MASC: Large Language Model-Based Multi-Agent Scheduling Chain for Flexible Job Shop Scheduling Problem
This repository contains the implementation of the Multi-Agent Scheduling Chain (MASC), a framework leveraging Large Language Models (LLMs) and multi-agent systems to solve the Flexible Job Shop Scheduling Problem (FJSP).
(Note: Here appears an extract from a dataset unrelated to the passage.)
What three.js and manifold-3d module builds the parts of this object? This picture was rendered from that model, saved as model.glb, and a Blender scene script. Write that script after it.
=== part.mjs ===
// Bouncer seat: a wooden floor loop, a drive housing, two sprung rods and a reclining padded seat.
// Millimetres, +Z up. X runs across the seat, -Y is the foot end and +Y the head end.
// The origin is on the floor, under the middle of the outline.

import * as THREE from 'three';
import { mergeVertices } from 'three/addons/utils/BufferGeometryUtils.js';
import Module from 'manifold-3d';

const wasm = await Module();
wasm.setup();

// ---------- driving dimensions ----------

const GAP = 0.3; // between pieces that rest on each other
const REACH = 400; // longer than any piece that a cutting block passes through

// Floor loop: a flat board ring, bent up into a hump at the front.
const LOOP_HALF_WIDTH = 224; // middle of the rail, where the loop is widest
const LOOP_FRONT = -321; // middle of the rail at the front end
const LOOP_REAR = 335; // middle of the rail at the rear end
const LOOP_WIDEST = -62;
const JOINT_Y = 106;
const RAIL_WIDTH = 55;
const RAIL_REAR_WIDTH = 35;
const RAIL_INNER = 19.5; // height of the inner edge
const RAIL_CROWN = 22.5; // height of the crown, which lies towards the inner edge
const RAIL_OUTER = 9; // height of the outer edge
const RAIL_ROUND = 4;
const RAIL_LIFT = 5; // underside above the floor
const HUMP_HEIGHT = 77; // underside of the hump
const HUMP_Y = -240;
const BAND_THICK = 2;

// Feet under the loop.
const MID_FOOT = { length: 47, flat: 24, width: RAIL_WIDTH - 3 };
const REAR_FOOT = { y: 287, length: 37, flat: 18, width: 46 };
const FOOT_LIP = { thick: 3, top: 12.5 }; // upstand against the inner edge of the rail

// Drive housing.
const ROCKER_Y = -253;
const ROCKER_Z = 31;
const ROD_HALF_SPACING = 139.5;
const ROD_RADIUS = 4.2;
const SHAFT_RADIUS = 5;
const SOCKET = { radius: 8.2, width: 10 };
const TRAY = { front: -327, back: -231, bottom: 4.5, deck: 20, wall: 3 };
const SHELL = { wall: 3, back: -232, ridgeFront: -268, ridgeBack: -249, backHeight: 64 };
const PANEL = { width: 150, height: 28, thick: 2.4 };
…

MASC integrates LLM-driven decision-making with a structured multi-agent approach to enhance scheduling efficiency, adaptability, and automation in dynamic manufacturing environments.
This repository includes:
- The SchedAgent implementation based on LLMs fine-tuned with QLoRA.
- The DialBag method, which enhances knowledge retention in LLM-based scheduling.
- Simulation and real-world robotic arm experiments validating MASC’s performance.
- Preprocessed datasets and experimental results for reproducibility.
- Multi-Agent Coordination: Agents for observation, scheduling, planning, and control.
- LLM-Driven Decision Making: Enhanced scheduling through LLM-powered SchedAgent.
- Flexible Scheduling Capabilities: Supports both simulated and real-world execution.
- Knowledge Retention via DialBag: Improves scheduling efficiency without forgetting previous knowledge.
- Python >= 3.8
- PyTorch >= 1.12.0 (2.0.0 and above are recommended)
- Transformers >= 4.38
ARC (AI2 Reasoning Challenge) [1]: A dataset for testing machine reasoning abilities.
HellaSwag [2]: A dataset designed to evaluate commonsense reasoning in language models.
MMLU (Massive Multitask Language Understanding) [3]: A dataset covering various knowledge domains for evaluating LLM generalization.
SchedQA: A dataset specifically generated using the gen_ReAct_data script to evaluate scheduling-related question-answering performance.
[1] P. Clark, I. Cowhey, et al., “Think you have solved question answering? Try ARC, the AI2 reasoning challenge,” 2018, arXiv:1803.05457.
[2] R. Zellers, A. Holtzman, et al., “HellaSwag: Can a Machine Really Finish Your Sentence?,” in Proc. 57th Annu. Meet. Assoc. Comput. Linguistics, pp. 4791-4800, July 2019, Florence, Italy.
[3] D. Hendrycks, C. Burns, et al., “Measuring Massive Multitask Language Understanding,” in Proc. Int. Conf. Learn. Representations (ICLR), 2021.
Our experimental results demonstrate:
Method | ARC (%) | HellaSwag (%) | MMLU (%) | SchedQA (%) |
---|---|---|---|---|
internlm2-7b | 83.73 | 85.64 | 62.19 | 31.36 |
internlm2-7b + Single Round | 72.2 | 81.01 | 61.01 | 31.47 |
internlm2-7b + DialBag | 84.75 | 86.14 | 58.93 | 32.11 |
These results validate that DialBag effectively reduces knowledge forgetting while improving domain-specific scheduling accuracy.
If you use our work, please cite:
@article{MASC2025,
title={MASC: Large Language Model-Based Multi-Agent Scheduling Chain for Flexible Job Shop Scheduling Problem},
author={Zelong Wang,Chenhui Wan,Jie Liu,Xi Zhang,Haifeng Wang,Youmin Hu,Zhongxu Hu.},
journal={Advanced Engineering Informatics},
year={2025}
}
This work was supported in part by the National Key Research and Development Program of China (No. 2023YFD2100905), National Natural Science Foundation of China (No. 52205104).